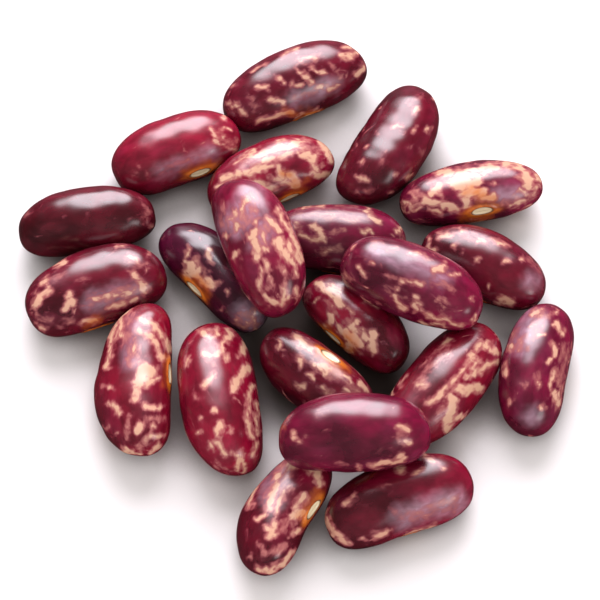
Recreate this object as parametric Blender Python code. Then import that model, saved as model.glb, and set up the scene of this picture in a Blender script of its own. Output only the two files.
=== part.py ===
"""A loose heap of dried kidney beans, modelled as one solid.

Twenty-one beans lie as they were tipped out: eighteen on the ground and three
across their neighbours. Each bean keeps its own length, width, thickness and
bend. Small necks join the beans where they touch or nearly touch, and a low
mound under the middle, hidden by the beans above it, gives the heap a flat
face to rest on.

Metres, +Z up. The origin is on the ground under the middle of the heap's box.
"""

import math
from dataclasses import dataclass

import bmesh
import bpy
import numpy as np
from mathutils import Matrix, Vector
from mathutils.bvhtree import BVHTree

HEAP_NAME = "bean_heap"
MM = 0.001

# The bean's own form. A higher fullness makes the ends blunter.
FULLNESS = 2.45
BEND_CENTRE = 0.35
RINGS = 11
SIDES = 10

# How far a bean's underside is bedded into the ground plane, which leaves a small flat spot on it.
BEDDING = 0.10 * MM

# Beans nearer to each other than this are joined by a neck that reaches a little into both.
NECK_REACH = 0.90 * MM
NECK_OVERLAP = 0.55 * MM

# The hidden mound under the middle, a squashed ball whose lower part is cut away by the ground plane.
MOUND_RADIUS = 12.0 * MM
MOUND_HEIGHT = 3.4 * MM
MOUND_SINK = 1.4 * MM
MOUND_CENTRE = (2.5 * MM, -3.0 * MM)
MOUND_SEGMENTS = 24
MOUND_RINGS = 8

# The slab that cuts everything below the ground plane away.
SLAB_SIDE = 120.0 * MM
SLAB_DEPTH = 10.0 * MM

WELD_DISTANCE = 0.005 * MM

COAT_COLOUR = (0.105, 0.012, 0.026, 1.0)
COAT_ROUGHNESS = 0.34


@dataclass(frozen=True)
class Bean:
    """One bean: where its middle lies, how it is turned, and its own size.

    Places and sizes are in millimetres and turns in degrees. The bean's length
    runs along its heading. A positive pitch lifts the leading end, a positive
    roll turns the hollow side up, and lift is the height of the lowest point.
    """

    name: str
    x: float
    y: float
    heading: float
    pitch: float
    roll: float
    lift: float
    length: float
    width: float
    thickness: float
    bend: float


BEANS = (
    Bean("back", -0.3, 27.3, 25, 0, -25, 0.0, 18.0, 8.2, 7.0, 0.035),
    Bean("back_left", -13.9, 18.1, 22, 0, -5, 0.0, 15.3, 8.2, 7.2, 0.030),
    Bean("back_middle", -3.2, 15.2, 25, 0, -6, 0.0, 15.5, 7.6, 6.6, 0.040),
    Bean("back_right", 10.7, 19.0, 240, 0, -15, 0.0, 16.8, 8.5, 7.2, 0.050),
    Bean("right_pale", 19.9, 12.7, 10, 0, 22, 0.0, 16.7, 7.5, 6.6, 0.030),
    Bean("left_dark", -23.8, 8.8, 10, 0, -30, 0.0, 15.4, 7.6, 7.0, 0.025),
    Bean("left", -22.6, 0.0, 21, 0, -10, 0.0, 16.0, 8.9, 7.2, 0.040),
    Bean("under_left", -9.1, 2.1, -48, 0, -2, 0.0, 15.8, 7.3, 6.4, 0.050),
    Bean("top_left", -4.1, 2.6, -66, -11, -40, 5.3, 16.4, 8.4, 7.2, 0.050),
    Bean("middle", 4.5, 6.5, -4, 0, -30, 0.0, 15.8, 7.8, 7.4, 0.030),
    Bean("top_right", 12.7, -1.9, -24, -3, -35, 5.2, 16.3, 8.2, 7.4, 0.020),
    Bean("right", 20.9, 3.1, -26, 0, -20, 0.0, 14.9, 7.7, 7.0, 0.030),
    Bean("under_right", 6.7, -4.0, -44, 0, 0, 0.0, 14.0, 7.2, 7.0, 0.045),
    Bean("centre", 2.0, -10.8, 142, 0, 60, 0.0, 14.4, 7.5, 7.0, 0.040),
    Bean("front_left", -17.4, -11.2, 89, 0, 20, 0.0, 18.0, 8.5, 7.3, 0.070),
    Bean("front_crimson", -8.3, -13.4, 100, 0, -30, 0.0, 18.2, 9.2, 7.6, 0.045),
    Bean("top_front", 6.3, -20.2, 3, -1, -30, 5.3, 16.5, 8.4, 7.4, 0.030),
    Bean("front_right", 15.9, -11.9, 232, 0, -20, 0.0, 17.3, 8.6, 7.6, 0.010),
    Bean("far_right", 26.4, -9.6, 77, 0, -30, 0.0, 15.9, 7.8, 7.0, 0.030),
    Bean("front_dark", 10.9, -25.4, 21, 0, -15, 0.0, 16.6, 8.3, 6.7, 0.040),
    Bean("front", -1.5, -26.8, 61, 0, 25, 0.0, 14.9, 7.6, 6.5, 0.060),
)


def clear_scene() -> None:
    """Remove the objects that the scene starts with."""
    for obj in list(bpy.data.objects):
        bpy.data.objects.remove(obj, do_unlink=True)


def new_object(name: str, points: np.ndarray, faces: list) -> bpy.types.Object:
    """Make a mesh object from points in metres and link it to the scene."""
    mesh = bpy.data.meshes.new(name)
    mesh.from_pydata([tuple(point) for point in points], [], faces)
    mesh.validate()
    obj = bpy.data.objects.new(name, mesh)
    bpy.context.scene.collection.objects.link(obj)
    return obj


def bean_points(bean: Bean) -> np.ndarray:
    """Work out a bean's points about its own middle, in metres.

    Along the length the half-width follows a superellipse, and the middle line
    is a parabola that bows towards +Y, so the hollow side faces -Y. A polygon
    with few sides holds less than its circle does, so its corners stand a
    little outside the true round, which keeps the bean's volume.
    """
    corner_gain = math.sqrt((2 * math.pi / SIDES) / math.sin(2 * math.pi / SIDES))
    along = -np.cos(np.linspace(0, math.pi, RINGS + 2))[1:-1, None]
    around = np.linspace(0, 2 * math.pi, SIDES, endpoint=False)[None, :]
    girth = corner_gain * (1 - np.abs(along) ** FULLNESS) ** (1 / FULLNESS)
    bow = bean.bend * bean.length * (BEND_CENTRE - along**2)
    x = along * bean.length / 2 + 0 * around
    y = bow + bean.width / 2 * girth * np.cos(around)
    z = bean.thickness / 2 * girth * np.sin(around)
    rings = np.stack([x, y, z], axis=-1).reshape(-1, 3)
    end_bow = bean.bend * bean.length * (BEND_CENTRE - 1)
    ends = np.array([[-bean.length / 2, end_bow, 0], [bean.length / 2, end_bow, 0]])
    return np.vstack([rings, ends]) * MM


def bean_faces() -> list:
    """List a bean's faces: quads between the rings and a fan at each end."""
    first_end = RINGS * SIDES
    last_end = first_end + 1
    last_ring = (RINGS - 1) * SIDES
    faces = []
    for side in range(SIDES):
        following = (side + 1) % SIDES
        faces.append((first_end, following, side))
        faces.append((last_end, last_ring + side, last_ring + following))
        for ring in range(RINGS - 1):
            low = ring * SIDES
            high = low + SIDES
            faces.append((low + side, low + following, high + following, high + side))
    return faces


def bean_turn(bean: Bean) -> Matrix:
    """Turn a bean about its length, then tip it, then head it."""
    roll = Matrix.Rotation(math.radians(-bean.roll), 3, "X")
    pitch = Matrix.Rotation(math.radians(-bean.pitch), 3, "Y")
    heading = Matrix.Rotation(math.radians(bean.heading), 3, "Z")
    return heading @ pitch @ roll


def make_bean(bean: Bean) -> bpy.types.Object:
    """Make one bean where it lies, bedded a hair into what is under it."""
    turned = bean_points(bean) @ np.array(bean_turn(bean)).T
    height = bean.lift * MM - BEDDING - turned[:, 2].min()
    placed = turned + np.array([bean.x * MM, bean.y * MM, height])
    return new_object(bean.name, placed, bean_faces())


def make_mound() -> bpy.types.Object:
    """Make the hidden mound: a ball squashed to a low dome, its lowest part below the ground."""
    mesh = bpy.data.meshes.new("mound")
    work = bmesh.new()
    bmesh.ops.create_uvsphere(work, u_segments=MOUND_SEGMENTS, v_segments=MOUND_RINGS, radius=1.0)
    squash = Matrix.Diagonal((MOUND_RADIUS, MOUND_RADIUS, MOUND_HEIGHT + MOUND_SINK, 1.0))
    place = Matrix.Translation((*MOUND_CENTRE, -MOUND_SINK))
    bmesh.ops.transform(work, matrix=place @ squash, verts=work.verts)
    work.to_mesh(mesh)
    work.free()
    mound = bpy.data.objects.new(HEAP_NAME, mesh)
    bpy.context.scene.collection.objects.link(mound)
    return mound


def surface_tree(obj: bpy.types.Object) -> BVHTree:
    """Index an object's faces for the search for near points."""
    mesh = obj.data
    return BVHTree.FromPolygons([v.co for v in mesh.vertices], [p.vertices for p in mesh.polygons])


def nearest_pair(first: bpy.types.Object, second_tree: BVHTree) -> tuple:
    """Find where one bean comes nearest to another: the two points and their distance."""
    best = (None, None, math.inf)
    for vertex in first.data.vertices:
        point, _, _, distance = second_tree.find_nearest(vertex.co)
        if distance < best[2]:
            best = (vertex.co.copy(), point, distance)
    return best


def make_necks(beans: list) -> list:
    """Join each pair of beans that touch or nearly touch with a small ball at their nearest points."""
    trees = [surface_tree(bean) for bean in beans]
    necks = []
    for i, first in enumerate(beans):
        for j in range(i + 1, len(beans)):
            forward = nearest_pair(first, trees[j])
            backward = nearest_pair(beans[j], trees[i])
            start, end, gap = min(forward, backward, key=lambda pair: pair[2])
            if gap > NECK_REACH:
                continue
            necks.append(make_neck(f"neck_{i}_{j}", (start + end) / 2, gap / 2 + NECK_OVERLAP))
    return necks


def make_neck(name: str, centre: Vector, radius: float) -> bpy.types.Object:
    """Make one neck, a twenty-sided ball."""
    mesh = bpy.data.meshes.new(name)
    work = bmesh.new()
    bmesh.ops.create_icosphere(work, subdivisions=1, radius=radius, matrix=Matrix.Translation(centre))
    work.to_mesh(mesh)
    work.free()
    neck = bpy.data.objects.new(name, mesh)
    bpy.context.scene.collection.objects.link(neck)
    return neck


def make_slab() -> bpy.types.Object:
    """Make the slab of ground whose top is the ground plane."""
    mesh = bpy.data.meshes.new("ground_slab")
    work = bmesh.new()
    size = Matrix.Diagonal((SLAB_SIDE, SLAB_SIDE, SLAB_DEPTH, 1.0))
    place = Matrix.Translation((0, 0, -SLAB_DEPTH / 2))
    bmesh.ops.create_cube(work, size=1.0, matrix=place @ size)
    work.to_mesh(mesh)
    work.free()
    slab = bpy.data.objects.new("ground_slab", mesh)
    bpy.context.scene.collection.objects.link(slab)
    return slab


def fuse(mound: bpy.types.Object, pieces: list, slab: bpy.types.Object) -> None:
    """Join the pieces to the mound, cut the ground plane, and remove the pieces."""
    group = bpy.data.collections.new("fused_pieces")
    bpy.context.scene.collection.children.link(group)
    for piece in pieces:
        bpy.context.scene.collection.objects.unlink(piece)
        group.objects.link(piece)

    union = mound.modifiers.new("union", "BOOLEAN")
    union.operation = "UNION"
    union.operand_type = "COLLECTION"
    union.collection = group
    union.solver = "EXACT"

    cut = mound.modifiers.new("ground", "BOOLEAN")
    cut.operation = "DIFFERENCE"
    cut.object = slab
    cut.solver = "EXACT"

    graph = bpy.context.evaluated_depsgraph_get()
    fused = bpy.data.meshes.new_from_object(mound.evaluated_get(graph))
    mound.modifiers.clear()
    mound.data = fused
    for piece in [*pieces, slab]:
        bpy.data.objects.remove(piece, do_unlink=True)
    bpy.data.collections.remove(group)


def clean(mesh: bpy.types.Mesh) -> None:
    """Weld the slivers that the joining leaves, and split what is left into triangles."""
    work = bmesh.new()
    work.from_mesh(mesh)
    bmesh.ops.remove_doubles(work, verts=work.verts, dist=WELD_DISTANCE)
    bmesh.ops.dissolve_degenerate(work, edges=work.edges, dist=WELD_DISTANCE)
    bmesh.ops.triangulate(work, faces=work.faces)
    work.to_mesh(mesh)
    work.free()


def centre_on_ground(mesh: bpy.types.Mesh) -> None:
    """Move the mesh so that the middle of its box is over the origin."""
    points = np.array([vertex.co for vertex in mesh.vertices])
    middle = (points.min(axis=0) + points.max(axis=0)) / 2
    mesh.transform(Matrix.Translation((-middle[0], -middle[1], 0)))


def coat_material() -> bpy.types.Material:
    """Make the glossy maroon seed coat."""
    material = bpy.data.materials.new("bean_coat")
    material.use_nodes = True
    shader = material.node_tree.nodes["Principled BSDF"]
    shader.inputs["Base Color"].default_value = COAT_COLOUR
    shader.inputs["Roughness"].default_value = COAT_ROUGHNESS
    shader.inputs["Metallic"].default_value = 0.0
    return material


def main() -> None:
    """Build the heap."""
    clear_scene()
    beans = [make_bean(bean) for bean in BEANS]
    necks = make_necks(beans)
    heap = make_mound()
    fuse(heap, [*beans, *necks], make_slab())
    clean(heap.data)
    centre_on_ground(heap.data)
    heap.data.materials.clear()
    heap.data.materials.append(coat_material())


main()
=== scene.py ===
"""A loose heap of dried speckled kidney beans on a pale table: the looks.

Every bean is a fine surface with the same place, turn and size as in the solids. Its streaks and
flecks are laid on the side that is seen from the front, in fractions of the bean's own outline,
and they run on round the other sides by a seeded rule.

Sizes are in millimetres until a mesh is made. Meshes and the studio are in metres.
"""

from __future__ import annotations

import logging
import math
from collections.abc import Sequence
from dataclasses import dataclass
from enum import Enum

import bpy
import numpy as np
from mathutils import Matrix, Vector


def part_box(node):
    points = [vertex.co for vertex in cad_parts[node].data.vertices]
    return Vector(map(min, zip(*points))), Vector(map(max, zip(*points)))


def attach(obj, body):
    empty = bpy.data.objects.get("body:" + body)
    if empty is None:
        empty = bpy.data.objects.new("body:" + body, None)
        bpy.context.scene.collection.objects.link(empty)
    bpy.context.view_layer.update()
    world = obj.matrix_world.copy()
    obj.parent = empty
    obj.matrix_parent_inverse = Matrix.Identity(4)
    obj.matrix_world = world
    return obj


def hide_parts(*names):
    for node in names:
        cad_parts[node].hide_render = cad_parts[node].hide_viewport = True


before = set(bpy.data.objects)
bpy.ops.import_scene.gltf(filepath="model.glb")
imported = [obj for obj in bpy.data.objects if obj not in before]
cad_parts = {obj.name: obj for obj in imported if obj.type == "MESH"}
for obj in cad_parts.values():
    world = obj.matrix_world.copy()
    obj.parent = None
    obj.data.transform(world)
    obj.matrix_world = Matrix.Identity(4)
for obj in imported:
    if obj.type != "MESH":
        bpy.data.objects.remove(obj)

log = logging.getLogger("beans")

Pair = tuple[float, float]
Triple = tuple[float, float, float]
Rgb = tuple[float, float, float]
Rgba = tuple[float, float, float, float]
Socket = bpy.types.NodeSocket

MM = 0.001
HEAP_NODE = "bean_heap"
ROOT_BODY = "root"

# Each bean draws from its own seed, and reads its own stretch of the grain, this many mm long.
SEED = 4117
SEED_SPACING = 40.0


class Coat(Enum):
    """The kinds of seed coat in the heap. Each kind is one piece of the model."""

    DARK = "dark"
    CRIMSON = "crimson"
    FLECKED = "flecked"
    MARBLED = "marbled"
    DUSKY = "dusky"


class Paint(Enum):
    """What a mark does to the coat under it."""

    CREAM = "cream"
    # A salmon patch. A few of these are partly painted highlight.
    BLUSH = "blush"
    # A painted highlight: a soft lilac sheen laid into the coat's colour.
    BLOOM = "bloom"
    BARE = "bare"
    AMBER = "amber"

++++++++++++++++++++

Task to complete: Look through the data above. Each line containing the word "that" needs to be copied.

Solution to the problem:
Recreate this object as parametric Blender Python code. Then import that model, saved as model.glb, and set up the scene of this picture in a Blender script of its own. Output only the two files.
# Beans nearer to each other than this are joined by a neck that reaches a little into both.
# The slab that cuts everything below the ground plane away.
    """Remove the objects that the scene starts with."""
    is a parabola that bows towards +Y, so the hollow side faces -Y. A polygon
    """Join each pair of beans that touch or nearly touch with a small ball at their nearest points."""
    """Weld the slivers that the joining leaves, and split what is left into triangles."""
    """Move the mesh so that the middle of its box is over the origin."""
flecks are laid on the side that is seen from the front, in fractions of the bean's own outline,